協会ニュース 『陶説』平成14年7月号より

▼第12回茶道文化学術賞の投賞式が6月21日(金曜日)午後6時より、東京都千代田区神田錦町の学士会館本館講堂で行われた。平成13年度の茶道文化学術奨励賞は生形貴重氏「利休の逸話と徒然草」と、谷村玲子氏「井伊直弼修養としての茶の湯」の2作品に決定した。
なお、茶道文化学術助成金は吉村亨(京都学園大学人間文化学部教授)「日本茶俗の比較社会史研究」、宮本圭造氏(立命館大学・アートリサーチセンター特別研究員)を研究代表とする「真敬法親王をめぐる茶の湯おょび諸芸能に関する総合的文化研究」。大森正司氏(大妻女子大学教授)を研究代表とする「茶壺に保存した碾茶の風味に関する食文化的研究」の3件に交付された。授賞式に引き続き、授賞者谷村玲子氏、生形貴重氏の記念講演も行われた。
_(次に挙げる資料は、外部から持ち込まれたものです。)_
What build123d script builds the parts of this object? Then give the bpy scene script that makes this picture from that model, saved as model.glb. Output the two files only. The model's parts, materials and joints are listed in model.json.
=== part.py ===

▼生誕百年を記念する「ルーシー・リー展 静寂の美へ」が7月7日から9月16日までミウラート・ヴィレッジ(三浦美術館 松山市堀江町1165-1 電話089-978-6838)で開催される。

▼美濃焼を代表する陶芸家・加藤孝造氏の作陶展が、6月11日(火)から17日(日)まで日本橋三越本店6階美術特選画廊で催された。今回は、加藤氏が力を入れる瀬戸黒を中心に、志野、黄瀬戸、焼締の茶陶が並べられたが、それぞれに赤丸が付き、孝造志野の人気の高さが感じられた。なお、6月15日午後1時からはギャラリートーク「瀬戸黒の魅力と美濃陶芸の今」が行われ、孝造志野を愛する愛陶家たちが集った。トークの中で、瀬戸黒は大量生産といってもひと窯でせいぜい4、5点が限度。1点1点焼く楽茶碗に比べれば、数が多いということで、思った黒を出すのに苦労はあるが、挑戦する人が少ないので、敢えて自分が挑戦すると意欲のほどを語られた。様々な役職を後輩に譲り、これからは作品作りに専念されるとのこと。今後が愉しみである。

▼陶芸家・西川實の作品集『西川實の陶芸抒情と炎』(定価38,000円+税)が求龍堂より出版された。今回の作品集刊行の動機を、「一つの区切りとしてその姿を整理してみたいものと作品集を出版」と、西川氏は語る。